> **Directions for this task**: Exactly reproduce each entry, leaving out nothing.

Start of Data for this task

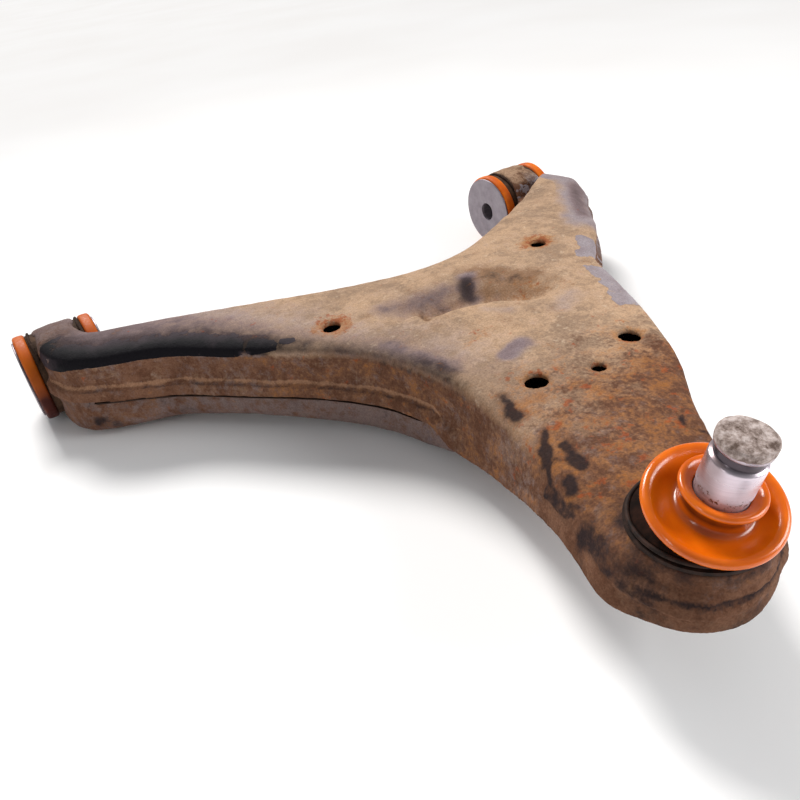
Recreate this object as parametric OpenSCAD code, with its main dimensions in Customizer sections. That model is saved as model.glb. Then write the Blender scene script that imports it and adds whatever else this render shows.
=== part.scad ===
// Lower control arm: two pressed shells round two bush eyes and a ball joint.
// Millimetres. Origin: centre of the front bush bore. +X runs along the hinge axis
// to the rear bush, +Z is up, and the ball joint lies towards -Y.

/* [Bushes] */
// Distance between the two bush centres
bush_spacing = 336; // [330:1:342]
// Length of a bush over its two end washers
bush_length = 46; // [44:0.5:50]
// Outer radius of the polyurethane flanges
flange_r = 25.5; // [25:0.1:26]
// Thickness of a steel end washer
washer_t = 1; // [0.8:0.1:1.5]
// Radius of the bore for the hinge bolt
bolt_bore_r = 6.3; // [6.1:0.1:6.5]
// Outer radius of the steel sleeve
sleeve_r = 10; // [9:0.5:11]

/* [Eyes] */
// Outer radius of the eye tube
eye_r = 24; // [23.5:0.1:24.2]
// Wall of the eye tube
eye_wall = 3.5; // [3:0.5:4]
// Length of the eye tube
eye_length = 30; // [29:0.5:30]

/* [Shells] */
// Thickness of the pressed sheet
sheet_t = 3; // [2.5:0.5:3]
// Outer radius of the rolled top edge
edge_r = 6; // [5:0.5:7]
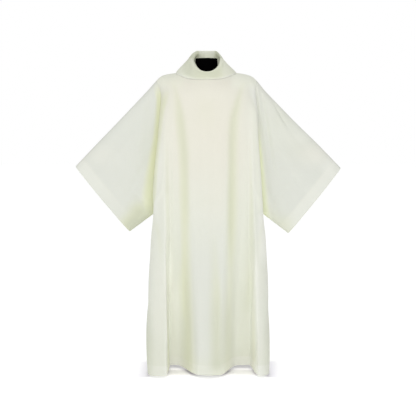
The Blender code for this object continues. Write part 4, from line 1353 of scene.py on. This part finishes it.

End of Data for this task

> **Solution for this task**:
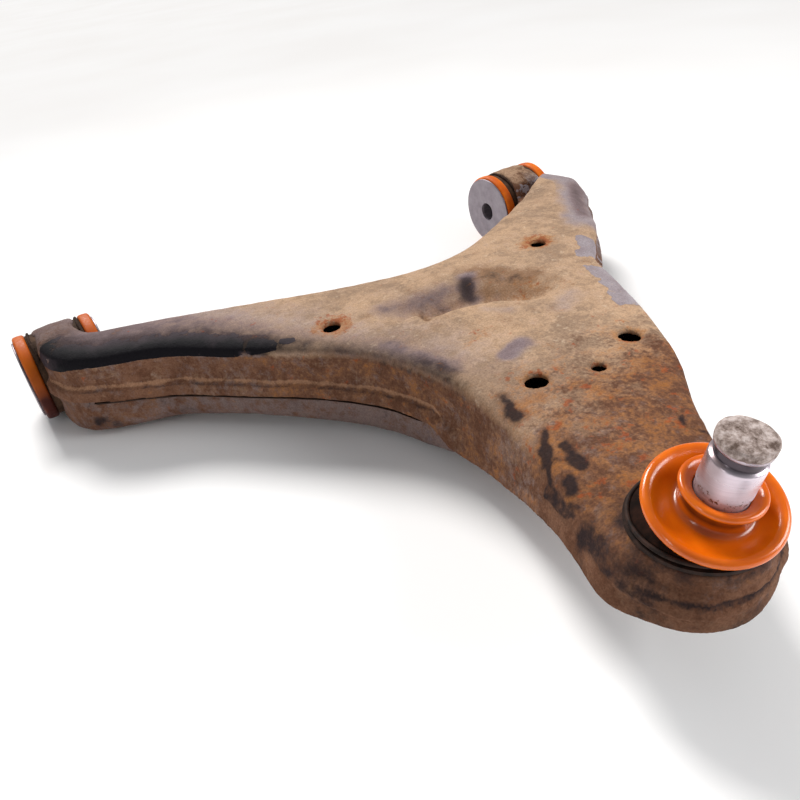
Recreate this object as parametric OpenSCAD code, with its main dimensions in Customizer sections. That model is saved as model.glb. Then write the Blender scene script that imports it and adds whatever else this render shows.
=== part.scad ===
// Lower control arm: two pressed shells round two bush eyes and a ball joint.
// Millimetres. Origin: centre of the front bush bore. +X runs along the hinge axis
// to the rear bush, +Z is up, and the ball joint lies towards -Y.

/* [Bushes] */
// Distance between the two bush centres
bush_spacing = 336; // [330:1:342]
// Length of a bush over its two end washers
bush_length = 46; // [44:0.5:50]
// Outer radius of the polyurethane flanges
flange_r = 25.5; // [25:0.1:26]
// Thickness of a steel end washer
washer_t = 1; // [0.8:0.1:1.5]
// Radius of the bore for the hinge bolt
bolt_bore_r = 6.3; // [6.1:0.1:6.5]
// Outer radius of the steel sleeve
sleeve_r = 10; // [9:0.5:11]

/* [Eyes] */
// Outer radius of the eye tube
eye_r = 24; // [23.5:0.1:24.2]
// Wall of the eye tube
eye_wall = 3.5; // [3:0.5:4]
// Length of the eye tube
eye_length = 30; // [29:0.5:30]

/* [Shells] */
// Thickness of the pressed sheet
sheet_t = 3; // [2.5:0.5:3]
// Outer radius of the rolled top edge
edge_r = 6; // [5:0.5:7]
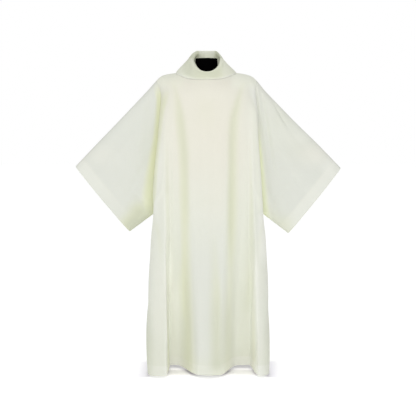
The Blender code for this object continues. Write part 4, from line 1353 of scene.py on. This part finishes it.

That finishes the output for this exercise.